Berlin In der Debatte um das Erdogan-Gedicht von Jan Böhmermann ergreifen Politiker von SPD und Grünen Partei für den Satiriker. Front machen sie insbesondere dagegen, dass die türkische Regierung in einer Verbalnote an das Auswärtige Amt die Strafverfolgung des ZDF-Moderators verlangt.

Mitarbeiter des Kanzleramts, des Auswärtigen Amts und des Justizministeriums wollen demnach am heutigen Montag darüber beraten, ob dem Ansinnen der Türkei entsprochen werden soll. Theoretisch drohen dem Satiriker wegen der Beleidigung eines ausländischen Staatsoberhaupts drei Jahre Haft.

Über den Kurznachrichtendienst Twitter erklärten daraufhin Bundestagsabgeordnete von SPD und Grünen ihre Solidarität mit Böhmermann. „Ich erwarte von der Bundeskanzlerin eine deutlichere Haltung in Sachen Meinungsfreiheit. #Boehmermann #freeboehmi“, erklärte etwa der jugendpolitische Sprecher der SPD-Bundestagsfraktion, Sönke Rix.

Rix‘ Fraktionskollege, der SPD-Netzpolitiker Lars Klingbeil, nannte es „unfassbar“, dass angesichts von Themen wie AfD, Flüchtlingen, Kriegen in der ARD-Talsendung von Anne Will darüber diskutiert werde, ob Böhmermann Satire machen dürfe. An den Kanzleramtschef Peter Altmaier (CDU) gewandt fügte Klingbeil hinzu, „hoffe die bundesregierung beendet diese farce um böhmermann schnell, lieber @peteraltmaier. #freeboehmi.“

Böhmermann hatte das Gedicht mit dem Titel „Schmähkritik“ in seiner satirischen TV-Show „Neo Magazin Royale“ präsentiert. Nach eigenen Worten wollte Böhmermann an einem praktischen Beispiel erklären, was in Deutschland von der Satire-Freiheit gedeckt sei und was nicht. Anlass war der Protest des türkischen Staatspräsidenten Recep Tayyip Erdogan gegen einen Satire-Beitrag des NDR-Fernsehmagazins „extra 3“.

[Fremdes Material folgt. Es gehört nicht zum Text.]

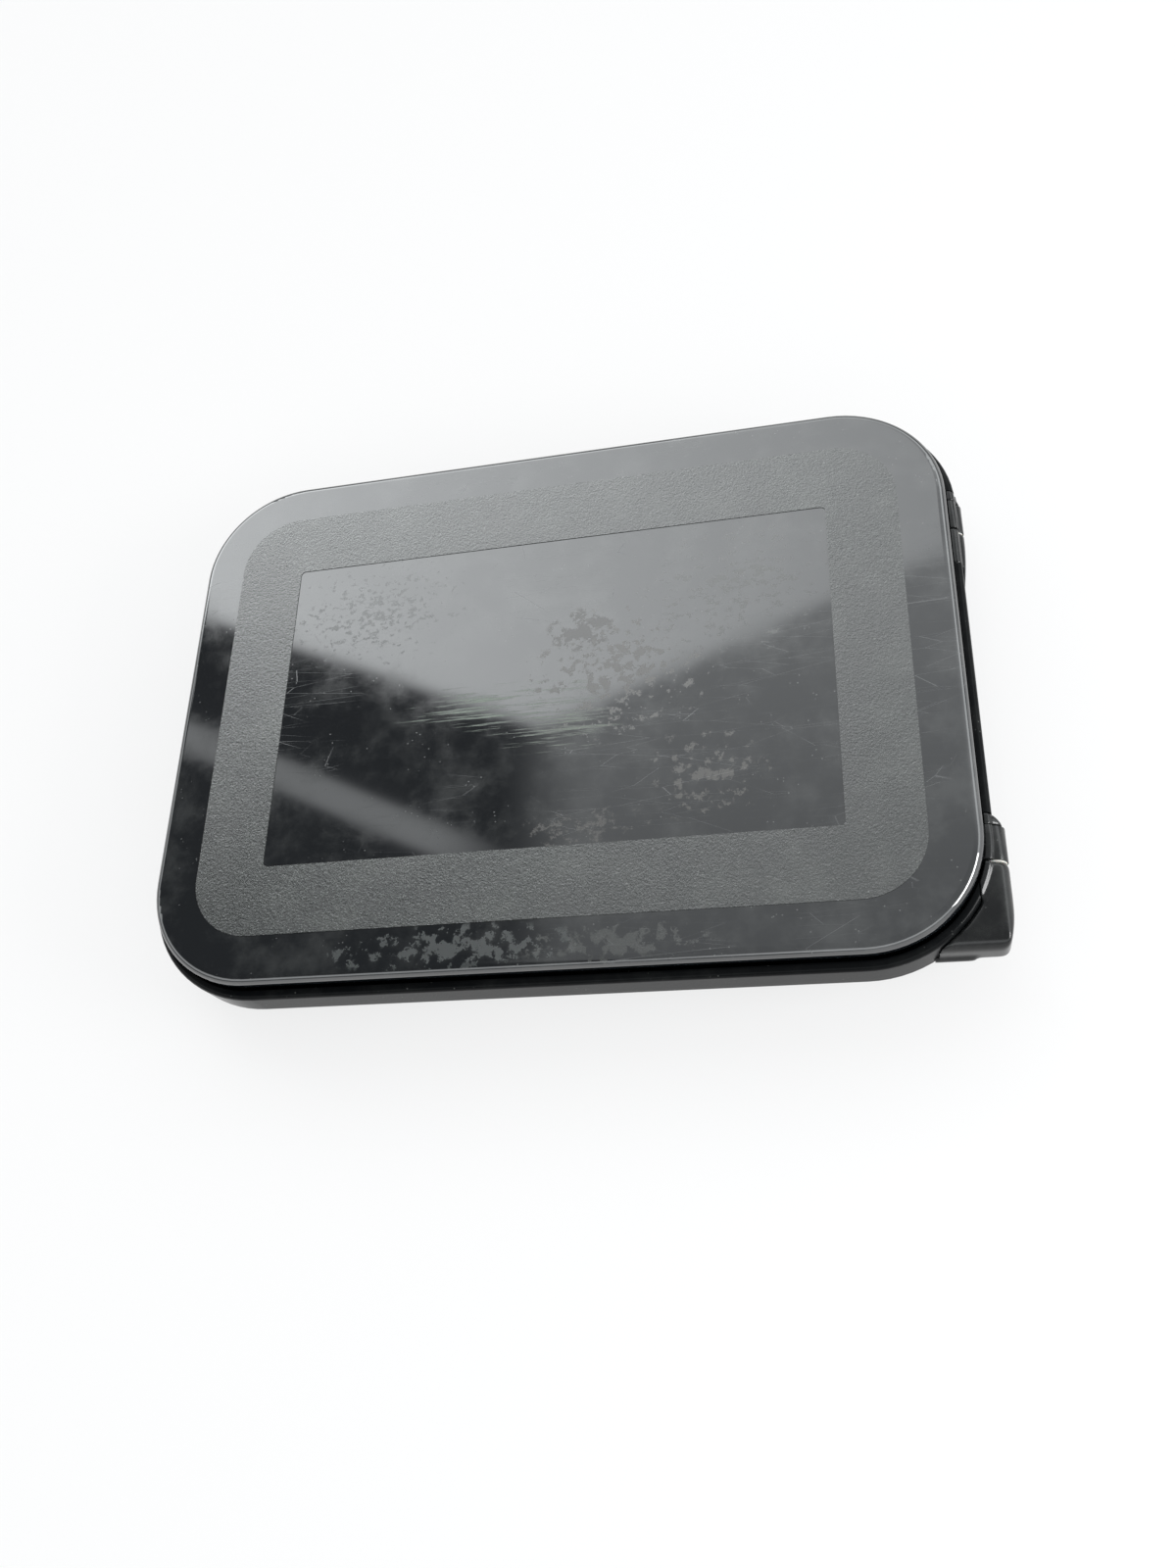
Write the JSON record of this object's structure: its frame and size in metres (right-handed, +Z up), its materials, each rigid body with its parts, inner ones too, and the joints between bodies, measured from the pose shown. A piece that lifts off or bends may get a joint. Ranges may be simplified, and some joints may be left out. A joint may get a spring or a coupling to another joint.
{
  "type": "deck hatch",
  "caption": "Rectangular low-profile boat deck hatch: smoked acrylic lens with a grey non-slip band, black base frame with spigot, corner hinge pods and inside cam latches.",
  "frame": {"origin": "centre of the deck screw pattern on the deck plane, under the base frame's flange", "axes": "+Z up out of the deck, +X along the length towards the hinges, +Y across, along the hinge axis"},
  "size_m": [0.5185, 0.374, 0.0594],
  "materials": {
    "smoked_acrylic": "polished smoked acrylic, lightly scratched",
    "nonslip_grey": "fine-grained non-slip coating",
    "black_adhesive": "cured structural sealant",
    "lid_frame_black": "black anodised",
    "seal_rubber": "matte rubber",
    "base_frame_black": "gloss black",
    "hinge_black": "gloss black casting",
    "stainless_steel": "turned stainless steel",
    "white_nylon": "natural nylon",
    "latch_black": "moulded glass-filled nylon",
    "cam_grey": "cast stainless steel"
  },
  "bodies": {
    "base": {"base_frame": "base_frame_black", "hinge_body_front": "hinge_black", "hinge_body_rear": "hinge_black", "hinge_body_screws": "stainless_steel", "keeper_front": "stainless_steel", "keeper_rear": "stainless_steel", "keeper_screws": "stainless_steel"},
    "lid": {"lens": "smoked_acrylic", "nonslip_band": "nonslip_grey", "lens_bond": "black_adhesive", "lid_frame": "lid_frame_black", "lid_seal": "seal_rubber", "hinge_arm_front": "hinge_black", "hinge_arm_rear": "hinge_black", "hinge_pin_front": "stainless_steel", "hinge_pin_rear": "stainless_steel", "friction_washer": "white_nylon", "thrust_washer": "white_nylon", "spring_washers": "stainless_steel", "hinge_nut": "stainless_steel", "pin_clip": "stainless_steel", "hinge_arm_screws": "stainless_steel", "latch_housing_front": "latch_black", "latch_housing_rear": "latch_black", "latch_bush_front": "white_nylon", "latch_bush_rear": "white_nylon", "latch_washer_front": "stainless_steel", "latch_washer_rear": "stainless_steel", "latch_housing_screws": "stainless_steel"},
    "latch_front": {"latch_shaft_front": "stainless_steel", "latch_cam_front": "cam_grey", "latch_lever_front": "latch_black", "lever_screw_front": "stainless_steel"},
    "latch_rear": {"latch_shaft_rear": "stainless_steel", "latch_cam_rear": "cam_grey", "latch_lever_rear": "latch_black", "lever_screw_rear": "stainless_steel"}
  },
  "joints": [
    {"name": "lid_hinge", "type": "hinge", "parent": "base", "child": "lid", "pos_m": [0.2545, 0, 0.0145], "axis": [0, 1, 0], "range_deg": [0, 100]},
    {"name": "latch_front_turn", "type": "hinge", "parent": "lid", "child": "latch_front", "pos_m": [-0.2, -0.08, 0], "axis": [0, 0, 1], "range_deg": [0, 90]},
    {"name": "latch_rear_turn", "type": "hinge", "parent": "lid", "child": "latch_rear", "pos_m": [-0.2, 0.08, 0], "axis": [0, 0, -1], "range_deg": [0, 90]}
  ]
}
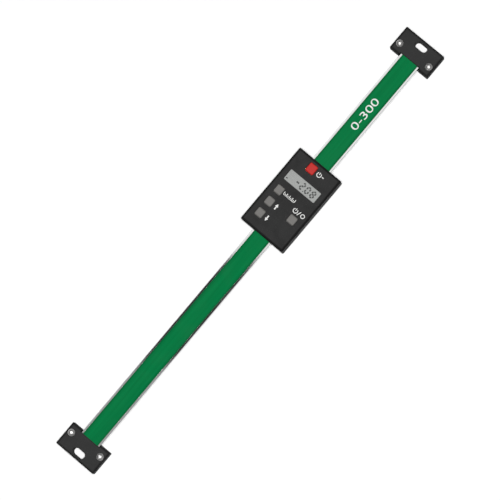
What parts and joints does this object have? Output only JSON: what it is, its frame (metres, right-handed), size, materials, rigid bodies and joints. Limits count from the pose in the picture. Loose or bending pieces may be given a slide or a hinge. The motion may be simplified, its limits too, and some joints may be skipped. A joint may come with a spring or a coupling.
{
  "type": "digital linear scale",
  "caption": "Upright digital linear scale unit: flat polished beam with a green scale film, slotted end brackets, and a slider with a display and keys.",
  "frame": {"origin": "centre of the footprint, on the plane of the end brackets' mounting faces", "axes": "+X along the beam towards the upper bracket, +Z out of the display face, and the display reads with its right-hand side towards -Y"},
  "size_m": [0.414, 0.041, 0.019],
  "materials": {
    "polished_steel": "polished",
    "scale_board": "matte",
    "green_film": "gloss",
    "black_metal": "satin",
    "screw_steel": "satin",
    "plate_steel": "satin",
    "dark_steel": "satin",
    "brass_metal": "satin",
    "ptfe": "matte",
    "felt": "matte",
    "cover_plastic": "matte",
    "overlay_film": "matte",
    "clear_lens": "gloss",
    "display_cell": "gloss",
    "white_plastic": "matte",
    "black_rubber": "matte",
    "board_green": "satin",
    "copper": "satin",
    "chip_black": "matte",
    "small_parts": "matte",
    "switch_grey": "satin",
    "cell_steel": "polished",
    "gold_plate": "polished",
    "red_key": "satin",
    "grey_key": "satin"
  },
  "bodies": {
    "beam_assembly": {"beam": "polished_steel", "scale_strip": "scale_board", "scale_film": "green_film", "upper_bracket_base": "black_metal", "upper_bracket_cap": "black_metal", "upper_bracket_screws": "screw_steel", "lower_bracket_base": "black_metal", "lower_bracket_cap": "black_metal", "lower_bracket_screws": "screw_steel"},
    "slider": {"slider_frame": "black_metal", "back_plate": "plate_steel", "back_plate_screws": "screw_steel", "gib_strip": "brass_metal", "gib_screws": "dark_steel", "glide_pads": "ptfe", "wipers": "felt", "front_cover": "cover_plastic", "cover_screws": "screw_steel", "face_overlay": "overlay_film", "display_window": "clear_lens", "display_glass": "display_cell", "display_holder": "white_plastic", "contact_rubbers": "black_rubber", "circuit_board": "board_green", "board_screws": "screw_steel", "sensing_electrodes": "copper", "measuring_chip": "chip_black", "crystal": "screw_steel", "board_parts": "small_parts", "switch_housings": "switch_grey", "button_cell": "cell_steel", "cell_contact_plus": "gold_plate", "cell_contact_minus": "gold_plate", "port_contacts": "gold_plate"},
    "off_button": {"off_key": "red_key", "off_plunger": "switch_grey"},
    "zero_button": {"zero_key": "grey_key", "zero_plunger": "switch_grey"},
    "unit_button": {"unit_key": "grey_key", "unit_plunger": "switch_grey"},
    "up_button": {"up_key": "grey_key", "up_plunger": "switch_grey"},
    "down_button": {"down_key": "grey_key", "down_plunger": "switch_grey"},
    "battery_cover": {"battery_door": "cover_plastic"},
    "port_shutter": {"port_cover": "cover_plastic"}
  },
  "joints": [
    {"name": "slider_travel", "type": "slide", "parent": "beam_assembly", "child": "slider", "axis": [1, 0, 0], "range_m": [-0.1995, 0.1025]},
    {"name": "off_press", "type": "slide", "parent": "slider", "child": "off_button", "axis": [0, 0, -1], "range_m": [0, 0.0005], "stiffness_N_per_m": 2000, "springref_m": -0.0002},
    {"name": "zero_press", "type": "slide", "parent": "slider", "child": "zero_button", "axis": [0, 0, -1], "range_m": [0, 0.0005], "stiffness_N_per_m": 2000, "springref_m": -0.0002},
    {"name": "unit_press", "type": "slide", "parent": "slider", "child": "unit_button", "axis": [0, 0, -1], "range_m": [0, 0.0005], "stiffness_N_per_m": 2000, "springref_m": -0.0002},
    {"name": "up_press", "type": "slide", "parent": "slider", "child": "up_button", "axis": [0, 0, -1], "range_m": [0, 0.0005], "stiffness_N_per_m": 2000, "springref_m": -0.0002},
    {"name": "down_press", "type": "slide", "parent": "slider", "child": "down_button", "axis": [0, 0, -1], "range_m": [0, 0.0005], "stiffness_N_per_m": 2000, "springref_m": -0.0002},
    {"name": "battery_door_slide", "type": "slide", "parent": "slider", "child": "battery_cover", "axis": [0, 1, 0], "range_m": [0, 0.0035]},
    {"name": "port_cover_slide", "type": "slide", "parent": "slider", "child": "port_shutter", "axis": [0, 1, 0], "range_m": [0, 0.003]}
  ]
}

Der Chef der Grünen, Cem Özdemir, hielt der Bundesregierung vor, sich in selbst in die Lage „reinmanövriert“ zu haben. Jetzt haben die Regierung eine „Chance zu Haltung“, schrieb der Bundestagsabgeordnete bei Twitter und fügte hinzu: „Für Presse- & Kunstfreiheit. #Böhmermann @janboehm.“


Böhmermann ist auf Tauchstation gegangen

Die Co-Chefin der Grünen, Simone Peter, schloss sich der Meinung des Tübinger Medienwissenschaftlers Bernhard Pörksen an. Dieser hatte im TV-Talk von Anne Will am Samstagabend erklärt: „Die Empfindlichkeiten eines türkischen Staatspräsidenten, der innerhalb seines Landes Pressefreiheit mit Füßen tritt, können nicht Maßgabe und Äußerungskorsett der Bundeskanzlerin sein.“

Peter erklärte dazu auf Twitter: „Genau deshalb muss die Bundesregierung die Forderung nach einem Strafverfahren deutlich zurückweisen.“

Von Kanzlerin Angela Merkel (CDU) handelte sich Rüffel indes einen Rüffel ein. Zudem ermittelt die Staatsanwaltschaft gegen ihn. Und was macht Böhmermann?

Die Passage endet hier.